Yeah, that’s definitely a Mark Twain quote.

In my company, we run out of budget and time halfway through the tree, so cutting the other half of the tree is re-scoped into Phase 2.

The key identifiers of bad projects in the business context I just left (these are doubtless only a tiny subset of the many reasons a project can fail):

The project manager starts doing some of the supply tasks within the project; that is, a project manager whose explicit role is defined as managing projects, rolls up sleeves and starts writing code or designing user interfaces, or testing things.

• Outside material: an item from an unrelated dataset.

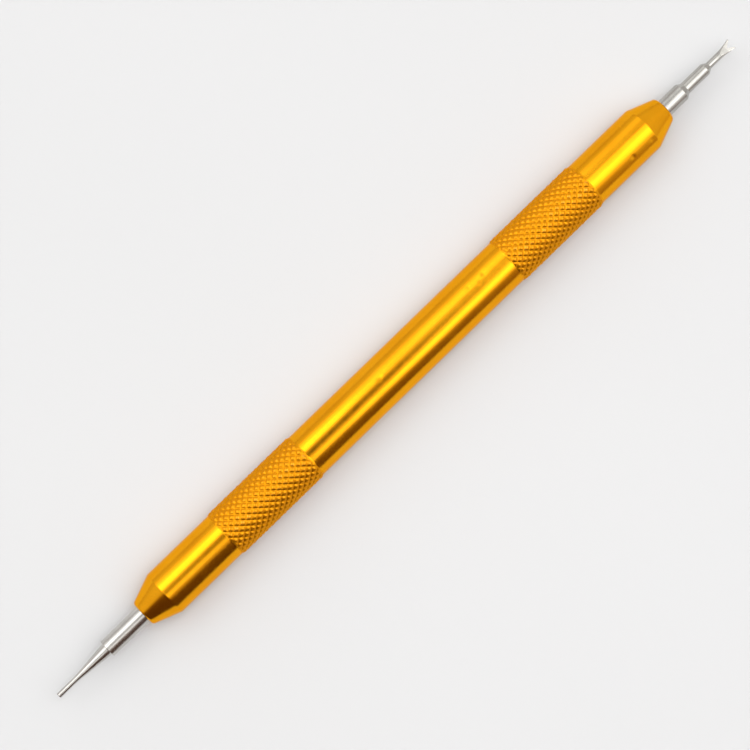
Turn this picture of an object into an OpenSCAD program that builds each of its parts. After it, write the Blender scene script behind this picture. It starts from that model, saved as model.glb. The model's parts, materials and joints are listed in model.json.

The project becomes a game of argument tennis between two or more stakeholders, who cannot agree, but expect the project manager to not only mediate, but adjudicate (and they all expect that decision to be made in their favour)

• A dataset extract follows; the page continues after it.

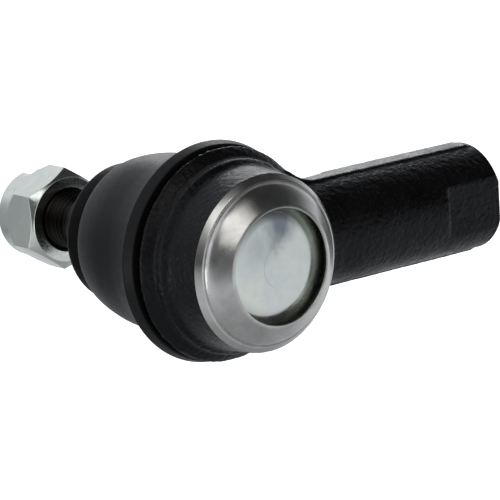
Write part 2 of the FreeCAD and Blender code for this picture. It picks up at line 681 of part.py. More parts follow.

Thousands of tiny changes - basically scope creep, but an ongoing habit of it - people make decisions, then change them after work has begun, and nobody bothers to calculate the sum of all these changes, or figure out if they are now all intercompatible in their changed form

Untested assumptions - for example I’ve seen cases where everyone assumed that mains power would be available for installation of equipment, but nobody had specified it. Recognising that something even is an assumption is hard

Hope, as a Strategy - for example when a previously recognised milestone has been overrun and the work expected to be complete at that point has not begun - when there is not enough time and resource to feasibly finish on time, but that end delivery time is still a fair way off, it can be really difficult to convince people that the project is off track - there is a tendency for people just to hope and assume it can be clawed back, even when it definitely can’t

This is much like writing a goal which requires a 10 pound project to be crammed into a five pound bag, and then calling it a “stretch goal.” I was on a project where just about every goal was a stretch goal. It was a billion dollar disaster. I got out before it really exploded.